Mental health and psychosocial support (MHPSS) refers to a broad range of activities intended to protect or promote psychosocial well-being and to prevent or treat mental health conditions. The term is widely used in humanitarian emergencies, forced displacement, armed conflict, disasters, epidemics, and other settings of adversity. MHPSS emphasizes that mental health is shaped not only by individual psychological symptoms, but also by social relationships, family and community support, safety, culture, livelihoods, education, protection, and access to services.

== Definition and scope ==
MHPSS is a multi-sectoral field that includes both mental health care and psychosocial support. Activities may range from basic services that protect dignity and safety to family and community supports, focused non-specialized interventions, and specialized mental health services. The term is used by humanitarian, health, protection, education, and social service actors to describe coordinated responses to psychological distress, social disruption, and mental health needs in crisis-affected populations.

== Guiding frameworks ==
A major reference point for the field is the Inter-Agency Standing Committee (IASC) Guidelines on Mental Health and Psychosocial Support in Emergency Settings, first published in 2007. The IASC guidelines describe MHPSS as a multi-sectoral area of humanitarian response and emphasize human rights, participation, community resources, cultural appropriateness, coordination, and the avoidance of harm.

A commonly used organizing model is the IASC intervention pyramid. The pyramid describes four layers of support: basic services and security; community and family supports; focused, non-specialized supports; and specialized services. The model is intended to show that MHPSS should not be limited to clinical care, but should include social, community-based, and systems-level supports.

== Applications ==
MHPSS approaches are used in a wide range of humanitarian and development settings, including armed conflict, forced displacement, natural disasters, epidemics, and refugee resettlement. Activities may include psychological first aid, safe spaces for children and families, community-based psychosocial support, group-based support, referral pathways, integration of mental health into primary care, training for frontline workers, and specialized clinical services. Research on conflict-affected populations has also emphasized that mental health outcomes are shaped not only by exposure to traumatic events, but also by ongoing daily stressors, social conditions, and post-displacement adversity.

In refugee resettlement contexts, MHPSS approaches have been adapted to address trauma exposure, post-migration stressors, social isolation, language barriers, discrimination, and difficulties accessing health and social services. Research on refugee mental health has emphasized the importance of multi-tiered and culturally responsive systems of care that combine specialized services with community-based, family-based, and non-specialized supports.
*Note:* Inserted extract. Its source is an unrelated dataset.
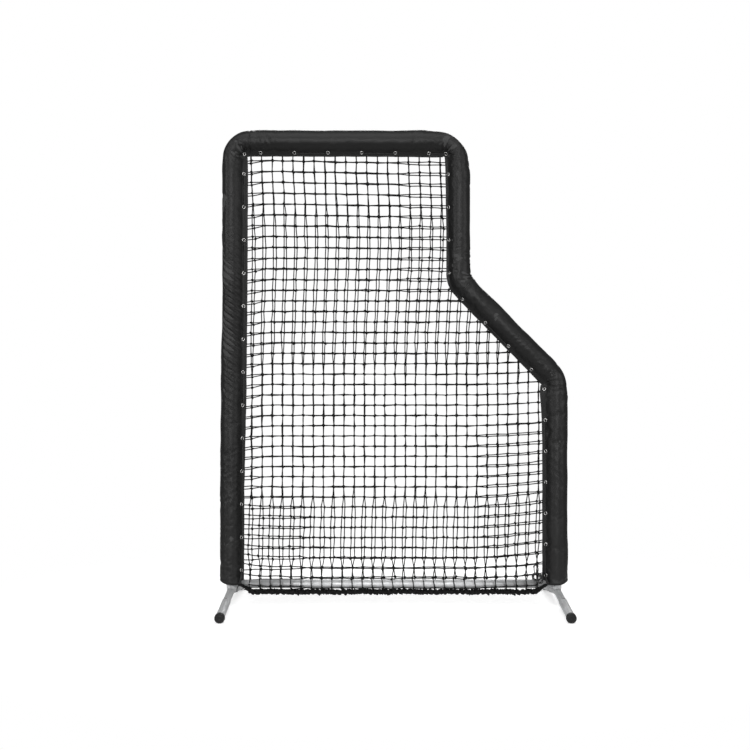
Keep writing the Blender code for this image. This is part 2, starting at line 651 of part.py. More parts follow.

MHPSS is also applied to both physical health and mental health best practices in humanitarian crisis and social development. It is currently the World Health Organization (WHO) open standard for community health, which led the Mental Health Innovation Network to create a series of guides with the International Red Cross and Red Crescent Movement.

Based on that, the United Nations Education Science Culture Organization (UNESCO) developed MHPSS education in emergency (EiE) open educational resources (OER) and Trinity College a microcredential course on the field.